This is not an answer but I think points to a line of investigation.

We know for a CW-complex $X$ that $X$ is the colimit of its skeleta $X^n$, and that $X^{n+1}$ is obtained from $X^n$ by attaching cells, which again is a colimit operation.

I now refer to the general theory of fibred exponential laws, which have been investigated over many years by Peter Booth, also with colleagues at Memorial University, and we wrote two papers:

(1) Spaces of partial maps, fibred mapping
spaces and the compact-open topology, Gen. Top. Appl. 8
(1978) 181-195.

(2) On the application of fibred mapping
spaces to exponential laws for bundles, ex-spaces and other
categories of maps, Gen. Top. Appl. (1978) 165-179.

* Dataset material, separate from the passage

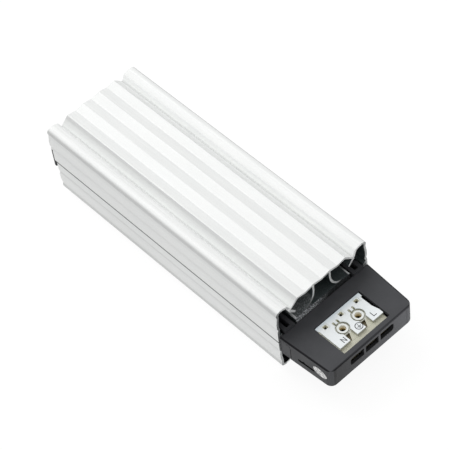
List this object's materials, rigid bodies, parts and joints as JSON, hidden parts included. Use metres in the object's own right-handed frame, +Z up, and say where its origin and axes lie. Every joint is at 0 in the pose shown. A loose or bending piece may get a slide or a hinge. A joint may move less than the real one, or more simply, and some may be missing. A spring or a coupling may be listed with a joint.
{
  "type": "enclosure heater",
  "caption": "Aluminium enclosure heater with ribbed extruded halves, ceramic heating pack, black terminal housing with white clamp block, and a spring clip for rail mounting.",
  "frame": {"origin": "centre of the bounding box at the lowest face, which is the underside of the rail clip's lips", "axes": "+X along the heater towards the terminal housing, +Y across it, +Z up, away from the rail clip"},
  "size_m": [0.2264, 0.0682, 0.0536],
  "materials": {
    "anodised_aluminium": "satin anodised extrusion",
    "black_plastic": "fine matte moulded",
    "block_plastic": "satin moulded",
    "contact_metal": "plain",
    "spring_steel": "plain rolled",
    "ptc_ceramic": "fired ceramic",
    "insulation_film": "thin film",
    "lead_live": "wire sleeve",
    "lead_neutral": "wire sleeve",
    "lead_earth": "wire sleeve"
  },
  "bodies": {
    "root": {"clamp_spring_earth": "spring_steel", "clamp_spring_live": "spring_steel", "clamp_spring_neutral": "spring_steel", "clip_rivet_1": "spring_steel", "clip_rivet_2": "spring_steel", "contact_bar_earth": "contact_metal", "contact_bar_live": "contact_metal", "contact_bar_neutral": "contact_metal", "din_clip": "spring_steel", "earth_lug": "contact_metal", "earth_screw": "spring_steel", "electrode_lower": "contact_metal", "electrode_upper": "contact_metal", "housing_base": "black_plastic", "housing_cover": "black_plastic", "insulation_sleeve": "insulation_film", "lead_earth": "lead_earth", "lead_live": "lead_live", "lead_neutral": "lead_neutral", "lower_profile": "anodised_aluminium", "ptc_stone_1": "ptc_ceramic", "ptc_stone_2": "ptc_ceramic", "ptc_stone_3": "ptc_ceramic", "ptc_stone_4": "ptc_ceramic", "ptc_stone_5": "ptc_ceramic", "rear_cap": "black_plastic", "terminal_block": "block_plastic", "upper_profile": "anodised_aluminium"}
  },
  "joints": []
}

both available from my publications list as [26,27], and from the Journal's web page. These papers show that under suitable restrictions, or by working in a convenient category of spaces, see Section 7 of (1), and Section 8 of (2), that if $p:Y \to X$ is a map of spaces then the pullback functor $p^*: Top/X \to Top/Y$ has a right adjoint and so **preserves colimits**. So if $Y^n= p^{-1}X^n$ you get that $Y$ is the colimit of the $Y^n$.

Now you also have a chance of analysing the construction of $Y^{n+1}$ from $Y^n$. I think this easily gives the case mentioned by Fernando, when $p$ is a covering: that result goes back to JHCW, with a direct proof.

You need to look carefully at the pullbacks of the elements of the construction of $X^{n+1}$. Perhaps you also need to look at generalisations of CW-complexes.
See for example Minian, G.; Ottina, M. A geometric decomposition of spaces into cells of different types. J. Homotopy Relat. Struct. 1 (2006) 245–271 and its sequel.